» **Problem statement**
Wherever the word "parts" appears in the entries, copy the whole line.

» **Rows**
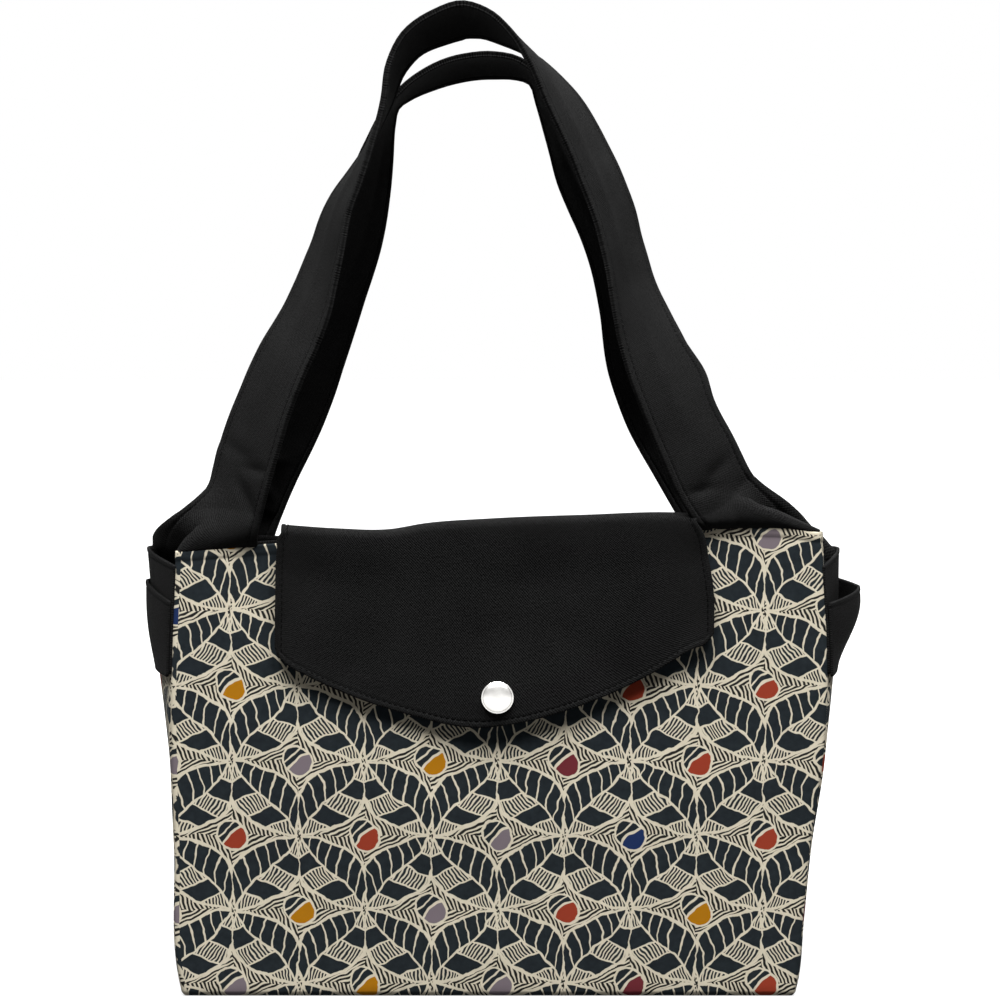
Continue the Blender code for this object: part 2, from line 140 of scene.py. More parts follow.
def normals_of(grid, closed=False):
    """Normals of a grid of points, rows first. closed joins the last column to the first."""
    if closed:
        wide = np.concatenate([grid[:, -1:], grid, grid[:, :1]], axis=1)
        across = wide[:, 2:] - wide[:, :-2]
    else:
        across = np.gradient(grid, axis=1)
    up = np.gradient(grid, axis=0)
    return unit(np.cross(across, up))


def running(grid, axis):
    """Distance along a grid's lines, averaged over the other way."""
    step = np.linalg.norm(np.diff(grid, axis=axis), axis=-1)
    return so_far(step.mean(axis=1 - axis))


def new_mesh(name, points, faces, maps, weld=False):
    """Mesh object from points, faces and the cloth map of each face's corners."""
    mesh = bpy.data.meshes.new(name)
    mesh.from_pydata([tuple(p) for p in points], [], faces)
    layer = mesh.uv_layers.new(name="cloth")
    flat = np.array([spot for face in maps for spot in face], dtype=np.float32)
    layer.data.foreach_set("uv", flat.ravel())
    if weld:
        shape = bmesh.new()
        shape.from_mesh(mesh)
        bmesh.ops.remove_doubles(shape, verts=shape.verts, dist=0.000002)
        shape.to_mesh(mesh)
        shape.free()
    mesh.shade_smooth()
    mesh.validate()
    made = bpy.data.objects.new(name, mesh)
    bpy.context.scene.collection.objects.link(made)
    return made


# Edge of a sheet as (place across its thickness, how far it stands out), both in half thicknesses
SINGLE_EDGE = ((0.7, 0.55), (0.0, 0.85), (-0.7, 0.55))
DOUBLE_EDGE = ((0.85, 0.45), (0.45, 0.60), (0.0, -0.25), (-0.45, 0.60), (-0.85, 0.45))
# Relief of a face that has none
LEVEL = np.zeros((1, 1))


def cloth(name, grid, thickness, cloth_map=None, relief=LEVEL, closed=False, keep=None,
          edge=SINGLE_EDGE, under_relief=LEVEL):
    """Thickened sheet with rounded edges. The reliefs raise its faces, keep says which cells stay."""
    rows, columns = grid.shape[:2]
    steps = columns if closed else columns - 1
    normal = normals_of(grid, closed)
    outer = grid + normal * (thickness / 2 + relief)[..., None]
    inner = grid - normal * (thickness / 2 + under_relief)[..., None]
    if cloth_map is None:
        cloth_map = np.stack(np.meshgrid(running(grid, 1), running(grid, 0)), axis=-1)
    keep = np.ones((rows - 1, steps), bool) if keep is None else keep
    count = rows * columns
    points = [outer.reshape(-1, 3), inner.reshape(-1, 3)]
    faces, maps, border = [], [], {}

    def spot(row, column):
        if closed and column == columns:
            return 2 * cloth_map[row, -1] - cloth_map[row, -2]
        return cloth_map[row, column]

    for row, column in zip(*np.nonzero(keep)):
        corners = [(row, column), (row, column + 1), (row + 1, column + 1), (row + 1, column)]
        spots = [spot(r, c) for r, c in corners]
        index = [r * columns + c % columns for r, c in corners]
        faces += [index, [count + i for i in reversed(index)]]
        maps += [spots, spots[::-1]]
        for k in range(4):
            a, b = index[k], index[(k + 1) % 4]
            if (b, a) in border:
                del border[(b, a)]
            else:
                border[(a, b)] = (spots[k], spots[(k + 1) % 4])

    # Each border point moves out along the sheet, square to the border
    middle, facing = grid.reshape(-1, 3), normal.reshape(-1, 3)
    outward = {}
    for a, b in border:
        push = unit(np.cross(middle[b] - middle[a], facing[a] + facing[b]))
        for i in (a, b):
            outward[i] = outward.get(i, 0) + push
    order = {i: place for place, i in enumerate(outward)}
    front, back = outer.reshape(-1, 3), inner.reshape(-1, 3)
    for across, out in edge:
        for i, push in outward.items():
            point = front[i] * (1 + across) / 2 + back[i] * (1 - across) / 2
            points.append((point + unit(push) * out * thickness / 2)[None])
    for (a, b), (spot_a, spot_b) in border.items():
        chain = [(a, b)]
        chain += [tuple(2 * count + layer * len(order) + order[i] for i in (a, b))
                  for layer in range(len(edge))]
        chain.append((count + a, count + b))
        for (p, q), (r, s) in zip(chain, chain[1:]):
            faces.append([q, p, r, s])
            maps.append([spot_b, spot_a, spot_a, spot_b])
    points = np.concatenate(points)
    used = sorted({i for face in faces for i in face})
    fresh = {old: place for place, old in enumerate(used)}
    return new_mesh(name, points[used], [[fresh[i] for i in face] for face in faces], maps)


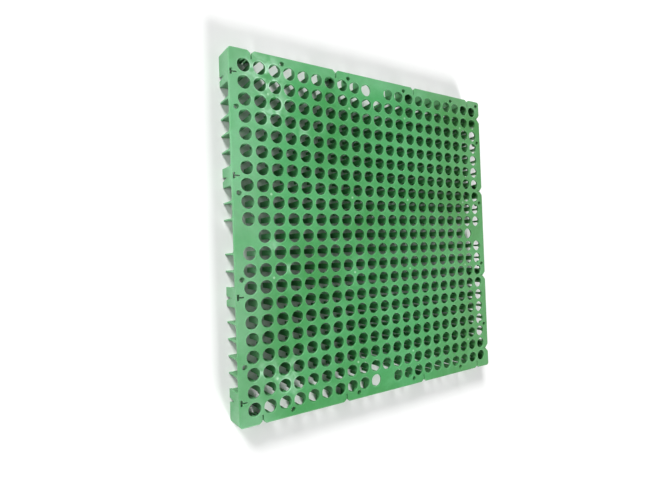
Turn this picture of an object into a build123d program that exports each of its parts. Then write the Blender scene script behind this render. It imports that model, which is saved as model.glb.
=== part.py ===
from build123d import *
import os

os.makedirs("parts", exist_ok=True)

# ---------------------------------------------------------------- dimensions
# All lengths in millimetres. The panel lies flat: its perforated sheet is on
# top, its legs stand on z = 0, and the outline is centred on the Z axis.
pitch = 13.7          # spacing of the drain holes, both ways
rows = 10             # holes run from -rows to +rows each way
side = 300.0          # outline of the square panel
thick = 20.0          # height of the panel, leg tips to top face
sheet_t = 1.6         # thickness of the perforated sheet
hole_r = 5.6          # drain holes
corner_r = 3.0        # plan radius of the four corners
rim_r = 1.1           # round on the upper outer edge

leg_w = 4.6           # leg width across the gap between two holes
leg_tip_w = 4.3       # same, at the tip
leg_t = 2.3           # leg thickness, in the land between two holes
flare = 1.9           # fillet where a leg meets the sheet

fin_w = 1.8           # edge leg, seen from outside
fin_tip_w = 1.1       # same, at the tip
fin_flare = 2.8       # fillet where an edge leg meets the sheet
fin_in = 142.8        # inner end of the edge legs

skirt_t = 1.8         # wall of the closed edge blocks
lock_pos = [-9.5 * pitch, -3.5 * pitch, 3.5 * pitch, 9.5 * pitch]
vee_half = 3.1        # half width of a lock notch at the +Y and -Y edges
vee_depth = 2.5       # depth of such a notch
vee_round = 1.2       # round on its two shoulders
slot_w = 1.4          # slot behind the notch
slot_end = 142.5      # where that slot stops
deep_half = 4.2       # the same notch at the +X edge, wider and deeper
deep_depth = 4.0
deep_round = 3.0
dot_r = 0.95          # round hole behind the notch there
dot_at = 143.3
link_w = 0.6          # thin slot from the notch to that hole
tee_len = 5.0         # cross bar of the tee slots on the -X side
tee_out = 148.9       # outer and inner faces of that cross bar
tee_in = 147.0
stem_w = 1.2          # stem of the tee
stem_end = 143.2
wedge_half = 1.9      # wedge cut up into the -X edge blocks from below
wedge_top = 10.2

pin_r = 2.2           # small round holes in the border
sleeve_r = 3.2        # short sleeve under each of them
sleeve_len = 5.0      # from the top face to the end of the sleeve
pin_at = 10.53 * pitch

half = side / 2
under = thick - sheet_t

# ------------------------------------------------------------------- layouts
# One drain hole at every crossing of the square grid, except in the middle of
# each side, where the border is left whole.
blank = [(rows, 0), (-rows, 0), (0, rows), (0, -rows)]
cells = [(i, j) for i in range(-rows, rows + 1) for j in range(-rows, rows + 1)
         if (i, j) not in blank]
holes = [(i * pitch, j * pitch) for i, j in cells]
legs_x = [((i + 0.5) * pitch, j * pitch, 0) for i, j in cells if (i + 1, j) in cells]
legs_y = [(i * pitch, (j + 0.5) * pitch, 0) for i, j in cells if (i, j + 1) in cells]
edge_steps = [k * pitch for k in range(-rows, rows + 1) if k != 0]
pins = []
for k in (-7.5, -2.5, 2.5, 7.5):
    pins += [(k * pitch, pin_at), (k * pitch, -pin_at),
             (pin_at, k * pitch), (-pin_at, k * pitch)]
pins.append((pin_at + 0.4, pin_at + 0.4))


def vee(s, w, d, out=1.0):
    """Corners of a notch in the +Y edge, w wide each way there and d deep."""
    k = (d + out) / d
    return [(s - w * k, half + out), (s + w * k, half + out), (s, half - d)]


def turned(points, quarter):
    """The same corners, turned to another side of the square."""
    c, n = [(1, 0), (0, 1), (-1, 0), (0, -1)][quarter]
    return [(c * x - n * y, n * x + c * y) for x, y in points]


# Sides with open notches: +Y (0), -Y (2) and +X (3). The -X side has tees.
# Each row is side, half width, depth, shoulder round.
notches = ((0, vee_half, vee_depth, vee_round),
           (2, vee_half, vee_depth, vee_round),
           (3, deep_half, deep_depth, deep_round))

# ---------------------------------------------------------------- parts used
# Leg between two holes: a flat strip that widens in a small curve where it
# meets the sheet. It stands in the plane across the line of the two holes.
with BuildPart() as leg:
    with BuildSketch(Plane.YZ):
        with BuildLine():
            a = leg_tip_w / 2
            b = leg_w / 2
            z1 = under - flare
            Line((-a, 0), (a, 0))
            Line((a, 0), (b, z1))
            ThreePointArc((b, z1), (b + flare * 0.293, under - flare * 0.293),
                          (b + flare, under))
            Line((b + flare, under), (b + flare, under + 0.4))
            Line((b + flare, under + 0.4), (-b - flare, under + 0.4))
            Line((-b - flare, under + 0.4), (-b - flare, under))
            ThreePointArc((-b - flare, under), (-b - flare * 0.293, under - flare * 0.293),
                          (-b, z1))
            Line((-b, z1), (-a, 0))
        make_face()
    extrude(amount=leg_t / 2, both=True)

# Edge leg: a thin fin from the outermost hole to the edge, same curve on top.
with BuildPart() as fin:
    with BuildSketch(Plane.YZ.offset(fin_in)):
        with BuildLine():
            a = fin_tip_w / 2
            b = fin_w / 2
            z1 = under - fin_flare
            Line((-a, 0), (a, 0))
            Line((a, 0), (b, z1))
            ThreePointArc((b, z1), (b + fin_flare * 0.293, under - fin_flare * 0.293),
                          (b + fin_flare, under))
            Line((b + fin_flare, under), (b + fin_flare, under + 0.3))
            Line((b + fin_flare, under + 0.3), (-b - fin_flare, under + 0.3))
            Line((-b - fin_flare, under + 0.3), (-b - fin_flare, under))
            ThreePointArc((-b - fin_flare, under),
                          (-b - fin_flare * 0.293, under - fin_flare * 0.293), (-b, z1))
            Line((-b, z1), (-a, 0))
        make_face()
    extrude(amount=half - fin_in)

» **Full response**
Continue the Blender code for this object: part 2, from line 140 of scene.py. More parts follow.
Turn this picture of an object into a build123d program that exports each of its parts. Then write the Blender scene script behind this render. It imports that model, which is saved as model.glb.
os.makedirs("parts", exist_ok=True)
# ---------------------------------------------------------------- parts used